Emails that didn't make it through the spam blocker!
And the award goes to...
Date: Wed, 11 Feb 2004 12:34:24 -0700
From: Tad Burrell
To: mrh50@student.canterbury.ac.nz
Subject: sugper viagrga deportation chunky canberra ax exemption constipate boeotia historiography impoverish carmichael asperity cursive concatenate counterproposal ginkgo impeach heretic belmont chosen wheel wilful amigo
Although a close second is given to...
Date: Thu, 12 Feb 2004 06:01:28 -0300
From: Travis Washburn
To: ncm20@student.canterbury.ac.nz
Subject: frustum sebastian rampant marmalade pa samovar aft deprivation heterogeneity burial beaujolais rheum skull dun arbitrage reside crystallite conferee jail nicety blastula downtrodden inroad
Riiiight. Wilful amigo indeed. Although the idea of rampant marmalade is pretty cool.
Oh, and if you were wondering, like I was...
Main Entry: con·cat·e·nate
Pronunciation: kän-'ka-t&-n&t, k&n-
Function: adjective
Etymology: Middle English, from Late Latin concatenatus, past participle of concatenare to link together, from Latin com- + catena chain
: linked together
Word of the day. Via spam merchants. He'd probably like to thank his lawyer.

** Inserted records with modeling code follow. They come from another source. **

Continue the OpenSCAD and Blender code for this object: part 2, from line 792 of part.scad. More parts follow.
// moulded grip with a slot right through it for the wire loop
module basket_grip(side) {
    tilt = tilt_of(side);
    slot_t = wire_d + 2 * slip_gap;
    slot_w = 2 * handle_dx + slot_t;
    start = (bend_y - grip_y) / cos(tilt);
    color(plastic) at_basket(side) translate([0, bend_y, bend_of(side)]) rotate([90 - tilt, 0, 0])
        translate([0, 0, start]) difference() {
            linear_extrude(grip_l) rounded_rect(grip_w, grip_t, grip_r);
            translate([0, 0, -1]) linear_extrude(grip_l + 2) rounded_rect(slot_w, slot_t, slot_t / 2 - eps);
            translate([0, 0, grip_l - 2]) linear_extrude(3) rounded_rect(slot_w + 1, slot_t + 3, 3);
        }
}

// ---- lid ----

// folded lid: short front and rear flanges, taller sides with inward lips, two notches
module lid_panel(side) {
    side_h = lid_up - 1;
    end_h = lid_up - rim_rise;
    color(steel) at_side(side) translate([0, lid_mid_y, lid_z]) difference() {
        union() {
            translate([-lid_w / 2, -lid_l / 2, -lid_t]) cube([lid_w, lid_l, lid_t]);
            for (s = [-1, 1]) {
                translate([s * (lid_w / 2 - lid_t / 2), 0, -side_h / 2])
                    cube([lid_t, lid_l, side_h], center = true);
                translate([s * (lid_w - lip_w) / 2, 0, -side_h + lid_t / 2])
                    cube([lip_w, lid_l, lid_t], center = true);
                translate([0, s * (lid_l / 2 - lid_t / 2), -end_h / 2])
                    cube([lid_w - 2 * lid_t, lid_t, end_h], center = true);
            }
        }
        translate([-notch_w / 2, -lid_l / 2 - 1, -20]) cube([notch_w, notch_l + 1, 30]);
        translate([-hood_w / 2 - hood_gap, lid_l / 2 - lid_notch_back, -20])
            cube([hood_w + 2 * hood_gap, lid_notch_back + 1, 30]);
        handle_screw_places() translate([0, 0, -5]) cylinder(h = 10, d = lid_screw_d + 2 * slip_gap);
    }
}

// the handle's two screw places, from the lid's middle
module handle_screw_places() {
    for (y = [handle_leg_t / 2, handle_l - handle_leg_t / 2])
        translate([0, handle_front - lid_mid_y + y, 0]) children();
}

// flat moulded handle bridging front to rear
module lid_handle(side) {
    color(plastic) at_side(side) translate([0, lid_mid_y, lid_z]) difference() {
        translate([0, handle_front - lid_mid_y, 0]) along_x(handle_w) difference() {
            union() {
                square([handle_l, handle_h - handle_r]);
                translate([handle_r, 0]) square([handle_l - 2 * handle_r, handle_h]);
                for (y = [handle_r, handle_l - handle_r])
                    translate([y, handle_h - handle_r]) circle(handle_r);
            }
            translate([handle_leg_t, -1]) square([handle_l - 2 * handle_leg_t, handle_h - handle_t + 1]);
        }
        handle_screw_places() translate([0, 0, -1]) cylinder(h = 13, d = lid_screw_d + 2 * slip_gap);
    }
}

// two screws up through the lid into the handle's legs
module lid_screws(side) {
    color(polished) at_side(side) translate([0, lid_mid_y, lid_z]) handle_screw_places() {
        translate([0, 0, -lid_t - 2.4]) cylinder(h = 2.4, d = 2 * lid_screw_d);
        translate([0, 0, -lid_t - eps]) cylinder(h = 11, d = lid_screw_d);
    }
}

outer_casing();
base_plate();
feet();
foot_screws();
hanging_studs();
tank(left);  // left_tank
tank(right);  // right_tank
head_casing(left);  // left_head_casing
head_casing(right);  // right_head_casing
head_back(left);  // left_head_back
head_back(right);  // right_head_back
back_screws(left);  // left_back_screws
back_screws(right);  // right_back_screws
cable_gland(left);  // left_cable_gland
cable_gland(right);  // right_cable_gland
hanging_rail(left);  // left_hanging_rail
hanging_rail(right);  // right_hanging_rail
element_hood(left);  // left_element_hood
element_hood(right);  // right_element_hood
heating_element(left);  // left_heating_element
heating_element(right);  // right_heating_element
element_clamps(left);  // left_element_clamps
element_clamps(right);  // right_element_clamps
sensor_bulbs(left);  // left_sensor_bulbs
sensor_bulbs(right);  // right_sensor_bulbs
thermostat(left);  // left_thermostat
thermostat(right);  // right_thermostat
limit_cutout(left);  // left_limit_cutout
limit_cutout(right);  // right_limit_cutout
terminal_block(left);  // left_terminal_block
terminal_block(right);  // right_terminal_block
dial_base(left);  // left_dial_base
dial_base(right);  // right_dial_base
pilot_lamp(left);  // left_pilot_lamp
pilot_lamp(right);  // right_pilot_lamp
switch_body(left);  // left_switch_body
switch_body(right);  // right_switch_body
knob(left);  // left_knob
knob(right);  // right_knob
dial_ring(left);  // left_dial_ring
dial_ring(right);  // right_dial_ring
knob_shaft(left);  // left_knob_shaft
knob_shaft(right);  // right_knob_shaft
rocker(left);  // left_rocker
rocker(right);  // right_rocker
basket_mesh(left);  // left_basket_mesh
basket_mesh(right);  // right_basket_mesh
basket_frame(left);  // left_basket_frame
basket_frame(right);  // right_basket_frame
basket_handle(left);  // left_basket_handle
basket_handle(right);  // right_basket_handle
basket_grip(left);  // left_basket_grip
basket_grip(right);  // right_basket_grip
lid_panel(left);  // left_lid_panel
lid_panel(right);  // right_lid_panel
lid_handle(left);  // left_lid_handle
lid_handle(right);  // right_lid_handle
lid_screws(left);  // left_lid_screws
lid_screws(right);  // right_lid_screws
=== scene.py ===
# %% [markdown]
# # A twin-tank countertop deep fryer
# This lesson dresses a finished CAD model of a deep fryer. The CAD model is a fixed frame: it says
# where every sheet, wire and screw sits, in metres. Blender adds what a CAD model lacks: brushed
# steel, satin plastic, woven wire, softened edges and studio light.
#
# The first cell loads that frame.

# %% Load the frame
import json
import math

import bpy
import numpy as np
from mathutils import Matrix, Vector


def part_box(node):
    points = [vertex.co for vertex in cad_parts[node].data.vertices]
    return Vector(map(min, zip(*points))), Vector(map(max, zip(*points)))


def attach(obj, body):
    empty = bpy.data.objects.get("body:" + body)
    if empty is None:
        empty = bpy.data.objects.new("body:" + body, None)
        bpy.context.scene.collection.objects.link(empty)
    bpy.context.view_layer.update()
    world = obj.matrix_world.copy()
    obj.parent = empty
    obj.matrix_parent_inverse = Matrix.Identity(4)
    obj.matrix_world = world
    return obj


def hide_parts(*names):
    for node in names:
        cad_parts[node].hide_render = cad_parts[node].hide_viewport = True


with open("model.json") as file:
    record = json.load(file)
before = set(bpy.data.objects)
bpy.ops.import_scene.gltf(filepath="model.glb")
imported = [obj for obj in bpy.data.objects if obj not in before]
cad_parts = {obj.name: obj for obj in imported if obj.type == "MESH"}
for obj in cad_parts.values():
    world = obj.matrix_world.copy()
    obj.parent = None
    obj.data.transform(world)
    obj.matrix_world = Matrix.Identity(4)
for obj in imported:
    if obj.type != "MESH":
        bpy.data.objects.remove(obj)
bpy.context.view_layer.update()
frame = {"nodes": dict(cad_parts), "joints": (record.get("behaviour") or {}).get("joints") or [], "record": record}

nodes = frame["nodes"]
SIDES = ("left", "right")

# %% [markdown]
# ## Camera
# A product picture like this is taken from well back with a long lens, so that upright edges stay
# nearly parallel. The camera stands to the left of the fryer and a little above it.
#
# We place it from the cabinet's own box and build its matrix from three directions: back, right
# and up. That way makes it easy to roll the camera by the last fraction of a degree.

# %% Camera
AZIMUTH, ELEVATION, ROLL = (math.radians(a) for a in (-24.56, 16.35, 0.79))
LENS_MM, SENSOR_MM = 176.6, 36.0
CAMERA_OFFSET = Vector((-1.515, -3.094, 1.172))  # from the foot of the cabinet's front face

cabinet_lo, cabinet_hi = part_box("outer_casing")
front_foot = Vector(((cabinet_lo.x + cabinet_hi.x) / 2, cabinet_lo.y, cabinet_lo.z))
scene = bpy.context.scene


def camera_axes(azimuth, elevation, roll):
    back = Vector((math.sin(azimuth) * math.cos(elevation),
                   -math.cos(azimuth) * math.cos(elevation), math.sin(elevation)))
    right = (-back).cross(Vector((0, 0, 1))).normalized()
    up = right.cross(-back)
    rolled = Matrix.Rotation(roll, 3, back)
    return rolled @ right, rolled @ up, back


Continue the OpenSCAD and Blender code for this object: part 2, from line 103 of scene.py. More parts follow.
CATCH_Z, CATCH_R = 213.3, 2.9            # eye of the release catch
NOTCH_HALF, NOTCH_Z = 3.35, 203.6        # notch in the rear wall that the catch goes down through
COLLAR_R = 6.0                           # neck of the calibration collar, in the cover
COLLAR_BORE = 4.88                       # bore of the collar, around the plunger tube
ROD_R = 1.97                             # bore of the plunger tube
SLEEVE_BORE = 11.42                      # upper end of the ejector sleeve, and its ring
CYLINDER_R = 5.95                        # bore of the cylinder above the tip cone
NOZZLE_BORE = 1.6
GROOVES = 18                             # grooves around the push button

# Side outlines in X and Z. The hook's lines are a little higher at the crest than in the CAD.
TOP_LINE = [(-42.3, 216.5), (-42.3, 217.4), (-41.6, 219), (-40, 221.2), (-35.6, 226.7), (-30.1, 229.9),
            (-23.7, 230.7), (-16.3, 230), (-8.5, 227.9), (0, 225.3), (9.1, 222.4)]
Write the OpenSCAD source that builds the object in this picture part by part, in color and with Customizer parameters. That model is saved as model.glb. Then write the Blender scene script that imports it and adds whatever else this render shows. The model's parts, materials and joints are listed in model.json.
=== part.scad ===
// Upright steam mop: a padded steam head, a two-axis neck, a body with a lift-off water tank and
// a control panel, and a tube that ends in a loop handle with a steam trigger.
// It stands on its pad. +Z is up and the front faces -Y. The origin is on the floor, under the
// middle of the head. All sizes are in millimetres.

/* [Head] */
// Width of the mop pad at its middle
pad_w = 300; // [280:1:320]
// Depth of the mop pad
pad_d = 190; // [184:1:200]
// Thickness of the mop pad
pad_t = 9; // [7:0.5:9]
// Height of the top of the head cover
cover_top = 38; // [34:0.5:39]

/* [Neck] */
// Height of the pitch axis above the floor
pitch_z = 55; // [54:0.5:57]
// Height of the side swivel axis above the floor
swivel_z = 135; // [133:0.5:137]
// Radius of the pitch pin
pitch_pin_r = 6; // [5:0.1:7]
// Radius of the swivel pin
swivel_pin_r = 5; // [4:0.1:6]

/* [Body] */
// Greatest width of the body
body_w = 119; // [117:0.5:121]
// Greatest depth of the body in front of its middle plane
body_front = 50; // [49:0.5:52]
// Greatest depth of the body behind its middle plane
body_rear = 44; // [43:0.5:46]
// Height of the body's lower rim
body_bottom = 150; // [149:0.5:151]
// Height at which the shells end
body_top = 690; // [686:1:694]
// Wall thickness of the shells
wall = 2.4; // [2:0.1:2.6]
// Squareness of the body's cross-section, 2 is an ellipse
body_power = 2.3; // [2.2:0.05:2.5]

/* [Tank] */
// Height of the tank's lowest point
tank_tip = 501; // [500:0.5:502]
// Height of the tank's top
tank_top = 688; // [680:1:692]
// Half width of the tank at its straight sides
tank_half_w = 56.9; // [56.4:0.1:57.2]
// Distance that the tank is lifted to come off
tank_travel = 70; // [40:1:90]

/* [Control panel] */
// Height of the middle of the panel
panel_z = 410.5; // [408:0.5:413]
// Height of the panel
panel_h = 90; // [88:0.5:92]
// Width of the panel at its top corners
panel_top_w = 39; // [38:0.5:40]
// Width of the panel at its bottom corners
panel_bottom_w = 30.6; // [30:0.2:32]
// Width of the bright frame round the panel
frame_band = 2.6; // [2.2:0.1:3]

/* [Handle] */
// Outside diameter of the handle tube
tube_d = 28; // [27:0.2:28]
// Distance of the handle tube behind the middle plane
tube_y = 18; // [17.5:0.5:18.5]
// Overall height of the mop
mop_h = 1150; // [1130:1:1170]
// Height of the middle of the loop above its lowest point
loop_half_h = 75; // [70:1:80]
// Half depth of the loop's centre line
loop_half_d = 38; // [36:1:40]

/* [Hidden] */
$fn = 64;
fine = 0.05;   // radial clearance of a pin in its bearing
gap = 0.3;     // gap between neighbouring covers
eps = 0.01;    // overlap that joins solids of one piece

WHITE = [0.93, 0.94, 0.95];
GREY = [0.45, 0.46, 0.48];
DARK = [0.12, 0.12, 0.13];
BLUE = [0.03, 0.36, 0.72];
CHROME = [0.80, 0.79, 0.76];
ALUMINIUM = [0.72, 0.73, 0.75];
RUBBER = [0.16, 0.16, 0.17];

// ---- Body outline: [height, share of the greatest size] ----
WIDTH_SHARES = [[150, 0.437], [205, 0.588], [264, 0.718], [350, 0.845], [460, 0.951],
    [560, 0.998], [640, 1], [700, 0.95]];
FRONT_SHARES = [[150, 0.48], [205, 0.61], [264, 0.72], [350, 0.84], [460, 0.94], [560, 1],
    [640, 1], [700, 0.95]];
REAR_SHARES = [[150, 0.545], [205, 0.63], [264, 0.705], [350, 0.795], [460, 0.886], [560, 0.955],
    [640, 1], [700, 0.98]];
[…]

So, yeah. We were driving towards James M's recently relocated stag night party at the Dux, stopped at the lights at the end of Kilmarnock, waiting to turn onto Dean's Ave. This guy just, slowly, serenely even, turned in front of oncoming traffic into Kilmarnock, not a care in the world. The oncoming traffic braked and probably though something along the lines of "What the fuck?", before continuing quietly on their own journey (I was expecting some horns or gesticulating or something, but they seemed pretty cool with their brush with violent braking).
I commented that the guy must've thought he was driving a four wheel drive or something - you know, a false sense of invincibility or whatever. Eddie reliably informed us that in fact he probably had a third nipple. Hence his invincible nature.
Um. Riiiight.
Turns out the man with the golden gun had a third nipple, so therefore, in true scientific, deducting style, Eddie had deduced that people with third nipples were invincible. From there the conversation degenerated, if possible, into idle chat about finding people with third nipples and trying out "invincibility" tests on them. Like shooting them. Or pushing them over a cliff. Or other violent and anti-social acts. Then we decided that the problem with that was that you could never be sure that it wasn't some sort of lucky coincidence that they may have survived one of these tests, so you'd have to keep going, just to be sure, administering more and more of them.
Then we arrived and others drank beer and I went home. Yeah, I'm crap. But now I'm taking another look at intersections, just as the ad tells me to.
Yeah. So I was driving around a couple of days ago and I noticed the above number plate: WARP 5 (I think it was on a late model BMW, but really, that's not important). So I get to thinking about whether all the other WARP's are taken (insert appropriate Scotty phrase here), and how that having one would be pretty cool, but pretty geeky. Then I wondered whether or not there's an IMPULS or something similar out there. Course, then you'd have to wonder whether this was really a Star Trek homage, or whether they'd just bought the car (or even the license plate) on an impulse. Or maybe they're a deodorant exec or something. Which made me wonder if WARP 5 is even a Star Trek homage. But surely it must be...
Then the lights turned green and that was about it for that train of thought.